» PROBLEM DETAILS
Starting at the line containing "Model this object", copy each line exactly, ending with the line containing "thin-wall conduit (EMT).". Leave out everything else.
● ● ● ● ●
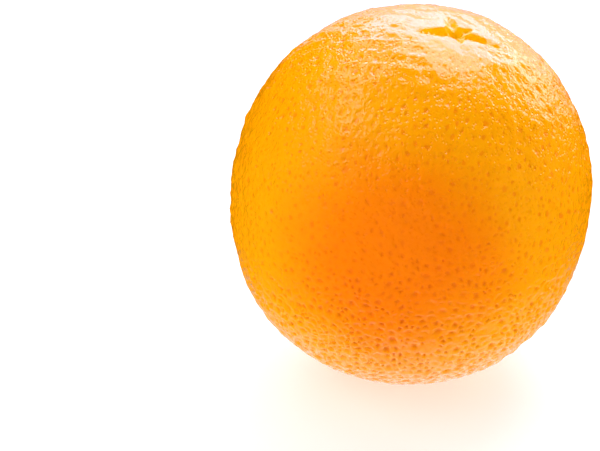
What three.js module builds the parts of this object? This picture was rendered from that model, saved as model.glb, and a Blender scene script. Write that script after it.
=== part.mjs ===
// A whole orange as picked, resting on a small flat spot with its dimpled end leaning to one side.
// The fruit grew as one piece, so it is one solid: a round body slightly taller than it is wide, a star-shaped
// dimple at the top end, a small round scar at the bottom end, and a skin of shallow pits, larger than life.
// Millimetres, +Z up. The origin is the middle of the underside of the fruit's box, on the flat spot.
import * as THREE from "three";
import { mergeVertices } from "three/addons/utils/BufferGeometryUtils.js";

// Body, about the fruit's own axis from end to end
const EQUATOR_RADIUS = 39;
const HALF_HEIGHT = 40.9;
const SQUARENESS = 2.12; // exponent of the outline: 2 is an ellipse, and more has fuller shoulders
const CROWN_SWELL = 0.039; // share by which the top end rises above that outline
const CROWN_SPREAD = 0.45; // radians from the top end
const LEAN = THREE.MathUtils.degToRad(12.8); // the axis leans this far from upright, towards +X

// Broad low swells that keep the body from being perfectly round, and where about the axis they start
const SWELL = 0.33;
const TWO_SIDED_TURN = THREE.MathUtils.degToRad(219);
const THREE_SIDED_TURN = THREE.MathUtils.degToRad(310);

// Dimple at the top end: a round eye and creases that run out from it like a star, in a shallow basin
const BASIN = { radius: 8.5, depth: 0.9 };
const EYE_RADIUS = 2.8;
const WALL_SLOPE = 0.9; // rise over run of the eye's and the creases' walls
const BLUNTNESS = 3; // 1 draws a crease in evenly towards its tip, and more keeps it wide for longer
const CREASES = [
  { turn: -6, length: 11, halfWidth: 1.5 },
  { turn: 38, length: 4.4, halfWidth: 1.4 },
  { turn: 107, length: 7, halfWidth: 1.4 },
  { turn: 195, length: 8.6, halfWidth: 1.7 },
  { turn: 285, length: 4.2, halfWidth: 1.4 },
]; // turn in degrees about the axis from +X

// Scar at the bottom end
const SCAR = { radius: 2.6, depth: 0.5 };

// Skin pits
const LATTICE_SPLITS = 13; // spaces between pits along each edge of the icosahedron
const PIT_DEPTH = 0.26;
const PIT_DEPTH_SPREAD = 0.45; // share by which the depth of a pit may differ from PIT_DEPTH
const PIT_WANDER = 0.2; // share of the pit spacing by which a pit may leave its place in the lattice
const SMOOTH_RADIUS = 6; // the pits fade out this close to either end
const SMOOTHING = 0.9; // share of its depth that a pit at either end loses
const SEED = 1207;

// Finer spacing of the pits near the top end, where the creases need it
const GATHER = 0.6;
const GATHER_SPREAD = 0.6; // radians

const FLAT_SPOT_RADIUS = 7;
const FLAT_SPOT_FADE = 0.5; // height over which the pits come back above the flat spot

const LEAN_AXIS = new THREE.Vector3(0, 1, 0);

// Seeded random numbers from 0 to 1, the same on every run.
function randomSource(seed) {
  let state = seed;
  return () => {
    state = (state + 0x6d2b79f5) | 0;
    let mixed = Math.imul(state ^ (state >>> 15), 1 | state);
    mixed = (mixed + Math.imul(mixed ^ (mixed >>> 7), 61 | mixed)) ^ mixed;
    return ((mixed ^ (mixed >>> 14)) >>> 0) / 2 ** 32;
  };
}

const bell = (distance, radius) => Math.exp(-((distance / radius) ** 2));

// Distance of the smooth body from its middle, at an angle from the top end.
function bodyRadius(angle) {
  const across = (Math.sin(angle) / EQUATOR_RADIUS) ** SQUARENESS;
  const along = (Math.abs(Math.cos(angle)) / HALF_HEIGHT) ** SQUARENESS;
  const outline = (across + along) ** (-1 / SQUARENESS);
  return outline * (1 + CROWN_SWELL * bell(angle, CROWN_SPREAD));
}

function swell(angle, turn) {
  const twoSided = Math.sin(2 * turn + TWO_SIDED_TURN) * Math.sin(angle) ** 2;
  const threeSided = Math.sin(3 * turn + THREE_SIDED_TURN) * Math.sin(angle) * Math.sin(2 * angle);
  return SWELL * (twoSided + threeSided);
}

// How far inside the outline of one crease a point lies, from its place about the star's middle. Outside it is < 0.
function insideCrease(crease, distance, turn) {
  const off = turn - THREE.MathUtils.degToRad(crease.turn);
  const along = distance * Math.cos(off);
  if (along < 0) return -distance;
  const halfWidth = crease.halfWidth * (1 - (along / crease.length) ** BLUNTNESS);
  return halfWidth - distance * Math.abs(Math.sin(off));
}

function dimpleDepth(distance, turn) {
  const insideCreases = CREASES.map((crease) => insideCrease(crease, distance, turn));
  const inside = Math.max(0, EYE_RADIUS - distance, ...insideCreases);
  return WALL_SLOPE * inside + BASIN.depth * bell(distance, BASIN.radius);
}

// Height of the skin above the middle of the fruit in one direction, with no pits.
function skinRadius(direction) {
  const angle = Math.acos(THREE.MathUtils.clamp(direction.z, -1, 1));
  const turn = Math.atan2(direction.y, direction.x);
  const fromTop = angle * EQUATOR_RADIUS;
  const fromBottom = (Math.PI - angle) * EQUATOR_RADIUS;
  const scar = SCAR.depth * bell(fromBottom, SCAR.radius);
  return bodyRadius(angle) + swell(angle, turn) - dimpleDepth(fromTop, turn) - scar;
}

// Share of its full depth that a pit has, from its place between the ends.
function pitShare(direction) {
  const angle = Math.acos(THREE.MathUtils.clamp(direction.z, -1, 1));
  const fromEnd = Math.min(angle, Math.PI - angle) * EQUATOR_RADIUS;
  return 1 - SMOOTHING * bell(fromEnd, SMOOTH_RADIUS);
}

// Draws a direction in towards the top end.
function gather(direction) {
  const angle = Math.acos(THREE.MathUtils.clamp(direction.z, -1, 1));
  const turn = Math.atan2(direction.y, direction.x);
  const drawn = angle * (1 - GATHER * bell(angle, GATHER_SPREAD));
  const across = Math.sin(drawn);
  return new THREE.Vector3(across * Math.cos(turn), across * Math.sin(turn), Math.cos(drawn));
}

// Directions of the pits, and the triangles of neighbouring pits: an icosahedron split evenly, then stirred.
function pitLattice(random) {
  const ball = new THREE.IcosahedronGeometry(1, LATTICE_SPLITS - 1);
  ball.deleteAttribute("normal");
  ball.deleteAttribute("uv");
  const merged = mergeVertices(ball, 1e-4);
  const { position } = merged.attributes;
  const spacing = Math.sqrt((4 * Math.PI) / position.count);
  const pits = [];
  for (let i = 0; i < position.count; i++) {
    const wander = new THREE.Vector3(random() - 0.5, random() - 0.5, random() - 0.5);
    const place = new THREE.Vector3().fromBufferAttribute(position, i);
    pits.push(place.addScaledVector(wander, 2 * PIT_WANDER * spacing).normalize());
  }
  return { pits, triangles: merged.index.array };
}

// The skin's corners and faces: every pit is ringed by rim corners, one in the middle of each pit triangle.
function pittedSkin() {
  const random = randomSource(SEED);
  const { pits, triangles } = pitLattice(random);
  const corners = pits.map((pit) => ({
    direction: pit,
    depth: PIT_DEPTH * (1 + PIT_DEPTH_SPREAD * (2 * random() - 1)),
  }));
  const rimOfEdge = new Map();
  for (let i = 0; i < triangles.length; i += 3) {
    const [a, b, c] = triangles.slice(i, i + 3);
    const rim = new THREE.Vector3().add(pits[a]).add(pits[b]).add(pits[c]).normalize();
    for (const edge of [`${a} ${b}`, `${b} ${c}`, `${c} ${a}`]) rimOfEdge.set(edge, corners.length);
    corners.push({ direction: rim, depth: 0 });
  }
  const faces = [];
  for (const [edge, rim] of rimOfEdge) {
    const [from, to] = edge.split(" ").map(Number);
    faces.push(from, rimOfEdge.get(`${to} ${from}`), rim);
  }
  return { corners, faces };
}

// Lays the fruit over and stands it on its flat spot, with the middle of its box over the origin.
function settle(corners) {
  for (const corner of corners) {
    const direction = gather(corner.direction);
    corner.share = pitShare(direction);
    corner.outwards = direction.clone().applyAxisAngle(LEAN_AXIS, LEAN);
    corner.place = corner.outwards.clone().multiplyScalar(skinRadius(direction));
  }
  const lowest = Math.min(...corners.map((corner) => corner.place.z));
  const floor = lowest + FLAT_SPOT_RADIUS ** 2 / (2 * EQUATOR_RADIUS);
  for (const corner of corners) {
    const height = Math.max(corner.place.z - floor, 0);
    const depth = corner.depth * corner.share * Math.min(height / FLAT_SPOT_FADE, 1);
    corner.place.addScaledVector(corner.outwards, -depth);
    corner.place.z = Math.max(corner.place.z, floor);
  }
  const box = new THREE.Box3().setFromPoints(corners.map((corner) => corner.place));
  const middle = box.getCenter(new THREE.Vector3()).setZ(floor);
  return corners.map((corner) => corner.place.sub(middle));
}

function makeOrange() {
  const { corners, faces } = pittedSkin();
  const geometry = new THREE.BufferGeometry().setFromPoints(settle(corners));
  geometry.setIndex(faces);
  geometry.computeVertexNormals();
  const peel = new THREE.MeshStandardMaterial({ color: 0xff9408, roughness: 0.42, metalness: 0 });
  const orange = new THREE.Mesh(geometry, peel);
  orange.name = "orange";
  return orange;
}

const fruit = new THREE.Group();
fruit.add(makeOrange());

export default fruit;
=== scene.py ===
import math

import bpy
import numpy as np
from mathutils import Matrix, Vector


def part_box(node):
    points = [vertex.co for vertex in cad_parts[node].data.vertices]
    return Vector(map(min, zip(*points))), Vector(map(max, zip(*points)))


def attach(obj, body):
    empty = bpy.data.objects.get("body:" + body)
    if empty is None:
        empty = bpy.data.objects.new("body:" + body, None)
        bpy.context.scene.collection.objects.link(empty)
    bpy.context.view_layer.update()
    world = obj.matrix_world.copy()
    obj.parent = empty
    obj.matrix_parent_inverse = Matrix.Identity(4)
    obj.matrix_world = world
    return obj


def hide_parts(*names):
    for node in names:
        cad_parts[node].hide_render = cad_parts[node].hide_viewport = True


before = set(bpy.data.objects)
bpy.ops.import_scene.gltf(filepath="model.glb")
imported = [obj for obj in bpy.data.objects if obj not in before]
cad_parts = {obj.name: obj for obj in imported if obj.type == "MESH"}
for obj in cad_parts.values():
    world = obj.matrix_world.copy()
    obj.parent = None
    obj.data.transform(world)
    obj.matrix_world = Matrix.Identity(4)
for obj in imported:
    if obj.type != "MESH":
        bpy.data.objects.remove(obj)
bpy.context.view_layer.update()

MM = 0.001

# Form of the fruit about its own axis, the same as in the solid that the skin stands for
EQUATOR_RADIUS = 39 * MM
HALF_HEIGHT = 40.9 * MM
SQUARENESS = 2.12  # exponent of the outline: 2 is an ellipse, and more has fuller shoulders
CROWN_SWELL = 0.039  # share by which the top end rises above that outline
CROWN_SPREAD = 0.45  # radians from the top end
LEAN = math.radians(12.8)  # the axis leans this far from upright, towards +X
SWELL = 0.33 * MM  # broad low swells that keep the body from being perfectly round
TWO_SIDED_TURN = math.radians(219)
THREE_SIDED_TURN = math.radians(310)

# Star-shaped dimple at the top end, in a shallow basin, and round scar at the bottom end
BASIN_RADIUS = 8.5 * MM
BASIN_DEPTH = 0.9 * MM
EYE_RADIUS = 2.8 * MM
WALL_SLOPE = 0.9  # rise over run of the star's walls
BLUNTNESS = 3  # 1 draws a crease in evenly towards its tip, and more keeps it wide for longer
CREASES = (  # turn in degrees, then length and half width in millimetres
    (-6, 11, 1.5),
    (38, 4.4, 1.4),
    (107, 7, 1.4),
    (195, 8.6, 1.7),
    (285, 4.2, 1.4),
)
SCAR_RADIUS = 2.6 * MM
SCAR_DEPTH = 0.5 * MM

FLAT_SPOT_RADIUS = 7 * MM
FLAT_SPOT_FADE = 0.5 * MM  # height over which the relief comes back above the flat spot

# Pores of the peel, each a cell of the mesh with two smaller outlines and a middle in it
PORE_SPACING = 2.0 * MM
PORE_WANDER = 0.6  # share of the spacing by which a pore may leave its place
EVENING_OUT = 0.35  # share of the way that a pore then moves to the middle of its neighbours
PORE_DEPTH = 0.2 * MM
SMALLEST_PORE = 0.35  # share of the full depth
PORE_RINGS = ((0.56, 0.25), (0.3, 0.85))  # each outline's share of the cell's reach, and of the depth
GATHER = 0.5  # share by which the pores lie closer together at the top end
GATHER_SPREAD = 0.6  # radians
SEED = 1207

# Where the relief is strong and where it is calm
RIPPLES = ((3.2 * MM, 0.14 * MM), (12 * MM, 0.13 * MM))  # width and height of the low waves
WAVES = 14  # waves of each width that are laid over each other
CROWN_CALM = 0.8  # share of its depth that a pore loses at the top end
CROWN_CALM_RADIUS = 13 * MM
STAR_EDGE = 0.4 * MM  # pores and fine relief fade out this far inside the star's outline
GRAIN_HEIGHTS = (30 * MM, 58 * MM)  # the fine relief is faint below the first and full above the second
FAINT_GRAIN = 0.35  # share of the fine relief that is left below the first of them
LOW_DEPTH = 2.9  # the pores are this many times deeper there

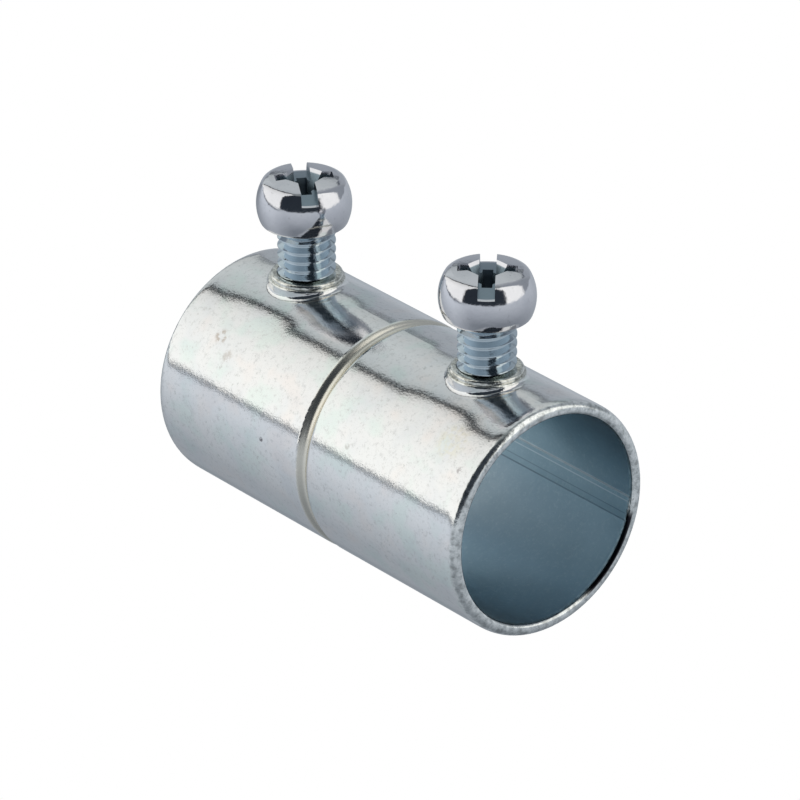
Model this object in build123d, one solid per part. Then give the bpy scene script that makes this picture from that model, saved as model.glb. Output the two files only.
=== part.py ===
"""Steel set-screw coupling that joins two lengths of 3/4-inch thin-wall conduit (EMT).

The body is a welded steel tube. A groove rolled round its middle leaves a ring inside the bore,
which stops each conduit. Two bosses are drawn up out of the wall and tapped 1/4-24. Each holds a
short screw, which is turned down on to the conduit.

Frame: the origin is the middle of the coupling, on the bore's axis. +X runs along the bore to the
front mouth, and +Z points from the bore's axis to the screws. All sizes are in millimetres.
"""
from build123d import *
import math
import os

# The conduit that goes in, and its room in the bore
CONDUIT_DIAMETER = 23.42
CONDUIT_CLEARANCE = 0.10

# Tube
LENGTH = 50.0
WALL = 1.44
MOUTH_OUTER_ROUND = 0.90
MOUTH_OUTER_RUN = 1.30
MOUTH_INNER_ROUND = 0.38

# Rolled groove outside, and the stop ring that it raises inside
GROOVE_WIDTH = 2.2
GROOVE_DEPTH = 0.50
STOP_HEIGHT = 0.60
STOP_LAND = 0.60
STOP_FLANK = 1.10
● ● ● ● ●
» CORRECT ANSWER
Model this object in build123d, one solid per part. Then give the bpy scene script that makes this picture from that model, saved as model.glb. Output the two files only.
=== part.py ===
"""Steel set-screw coupling that joins two lengths of 3/4-inch thin-wall conduit (EMT).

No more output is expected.